Bambino in una Belgrado martoriata dalla guerra, è diventato tennista senza federazioni o sponsor che potessero aiutarlo
“I campioni non si costruiscono in palestra. Si plasmano dall’interno, partendo da qualcosa che hanno nel profondo: un desiderio, un sogno, una visione. Devono avere resistenza fino all’ultimo minuto, devono essere un po’ più veloci, devono avere l’abilità e la volontà. Ma la volontà deve essere più forte dell’abilità.” Vengono buone da citare le parole di Muhammad Alì per raccontare l’epopea di Novak Djokovic. Non a caso, poche ora fa, nel discorso di premiazione per il decimo Australian Open (e 22°Slam in bacheca) vinto, il serbo si è augurato di essere un’ispirazione per i bimbi, affinché lottino nel credere nei loro sogni, per quanto difficili adesso possano sembrare.
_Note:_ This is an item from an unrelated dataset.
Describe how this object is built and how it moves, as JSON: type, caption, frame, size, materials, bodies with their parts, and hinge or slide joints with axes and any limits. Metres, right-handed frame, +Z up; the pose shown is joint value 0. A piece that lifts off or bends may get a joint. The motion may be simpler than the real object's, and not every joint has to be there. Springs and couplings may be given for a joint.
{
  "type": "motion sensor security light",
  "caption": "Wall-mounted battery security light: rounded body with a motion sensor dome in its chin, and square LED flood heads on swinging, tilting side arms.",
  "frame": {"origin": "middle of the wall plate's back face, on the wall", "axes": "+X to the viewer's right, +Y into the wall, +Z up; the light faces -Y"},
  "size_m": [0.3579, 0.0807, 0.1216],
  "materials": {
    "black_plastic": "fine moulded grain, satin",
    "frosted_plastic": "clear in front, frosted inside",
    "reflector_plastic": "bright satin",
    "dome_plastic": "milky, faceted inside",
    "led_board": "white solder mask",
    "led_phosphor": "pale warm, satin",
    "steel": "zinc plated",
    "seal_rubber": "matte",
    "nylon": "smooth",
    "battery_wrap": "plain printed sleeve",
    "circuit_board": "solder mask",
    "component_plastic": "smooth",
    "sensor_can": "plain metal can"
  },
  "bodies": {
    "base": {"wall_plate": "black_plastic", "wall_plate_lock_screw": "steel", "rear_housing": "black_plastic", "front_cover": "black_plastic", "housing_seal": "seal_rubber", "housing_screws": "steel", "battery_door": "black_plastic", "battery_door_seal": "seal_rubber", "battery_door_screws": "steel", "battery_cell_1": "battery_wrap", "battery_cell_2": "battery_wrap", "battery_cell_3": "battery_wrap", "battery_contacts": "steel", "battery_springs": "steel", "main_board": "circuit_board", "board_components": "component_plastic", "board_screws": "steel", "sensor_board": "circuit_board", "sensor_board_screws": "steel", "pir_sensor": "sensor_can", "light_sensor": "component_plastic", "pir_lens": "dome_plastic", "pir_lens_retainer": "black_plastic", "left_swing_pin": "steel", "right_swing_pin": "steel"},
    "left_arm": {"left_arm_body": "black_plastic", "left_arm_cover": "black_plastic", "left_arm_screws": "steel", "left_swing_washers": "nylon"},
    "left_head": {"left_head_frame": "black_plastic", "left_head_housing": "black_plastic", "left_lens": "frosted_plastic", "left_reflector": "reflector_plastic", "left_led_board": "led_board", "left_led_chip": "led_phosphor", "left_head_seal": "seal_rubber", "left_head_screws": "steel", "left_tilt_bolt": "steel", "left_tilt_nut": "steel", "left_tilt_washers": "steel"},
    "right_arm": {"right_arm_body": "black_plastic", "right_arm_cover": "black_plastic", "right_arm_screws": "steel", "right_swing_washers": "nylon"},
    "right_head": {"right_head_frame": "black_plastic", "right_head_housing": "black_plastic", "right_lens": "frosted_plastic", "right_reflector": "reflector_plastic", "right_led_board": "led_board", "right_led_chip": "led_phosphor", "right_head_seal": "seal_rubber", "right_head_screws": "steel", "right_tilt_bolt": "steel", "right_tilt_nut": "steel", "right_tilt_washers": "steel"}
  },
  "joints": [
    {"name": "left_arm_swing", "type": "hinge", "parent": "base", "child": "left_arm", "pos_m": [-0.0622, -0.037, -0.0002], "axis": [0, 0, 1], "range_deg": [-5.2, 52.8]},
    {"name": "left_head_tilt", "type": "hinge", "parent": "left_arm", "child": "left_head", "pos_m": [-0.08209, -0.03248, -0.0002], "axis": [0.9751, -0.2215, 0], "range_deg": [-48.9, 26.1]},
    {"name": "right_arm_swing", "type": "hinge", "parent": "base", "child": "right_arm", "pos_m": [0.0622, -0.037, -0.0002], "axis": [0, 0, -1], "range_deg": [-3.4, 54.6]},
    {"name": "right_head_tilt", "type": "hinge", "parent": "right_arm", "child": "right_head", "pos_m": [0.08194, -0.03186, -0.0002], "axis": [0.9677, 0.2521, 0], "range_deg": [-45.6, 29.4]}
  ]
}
Bambino in una Belgrado martoriata dalla guerra, è diventato tennista senza federazioni o sponsor che potessero aiutarlo e senza essere dotato di particolare talento (se con questa parola si intende la capacità di attrarre l’attenzione con colpi eleganti e spettacolari). Può non essere simpatico, può avere sbagliato posizioni politiche e non, ma non si può non riconoscergli una straordinaria forza di volontà che lo ha portato, da dove è partito, a essere il tennista con i migliori numeri della storia del tennis. Lo ha fatto superando operazioni delicate (nei primi mesi del 2018 non c’era più nessuno a dargli credito) e avendo lo scorso anno – pur di portare avanti le proprie idee- sia il coraggio di rinunciare a soldi e gloria che la forza mentale di reagire all’essere additato come “pericoloso” dai media mondiali.
Gianni Clerici, nel maggio 2011, prima che divenisse numero 1, lo descriveva così: “… Il gioco del nuovo campione si basa su una condizione tecnica straordinaria, anche per la capacità di assorbire e metabolizzare la fatica. Grazie allo straordinario perno delle gambe, Nole è in grado di colpire splendidamente palle per altri quasi perdute all’esterno delle righe laterali, e trasformarle in parabole rientranti di geniale geometricità.” Nei successivi 11 anni col duro lavoro e tanti sacrifici, Djokovic ha aggiunto tanto altro al suo bagaglio tecnico, che ora è vastissimo.
Così tanto da rendere oggi quasi normale lo straordinario: essere numeri 1 al mondo a 35 anni e 8 mesi, conquistare uno Slam perdendo solo un set e vincere 38 delle ultime 40 partite giocate (e tutte e 11 quelle contro colleghi nella top ten).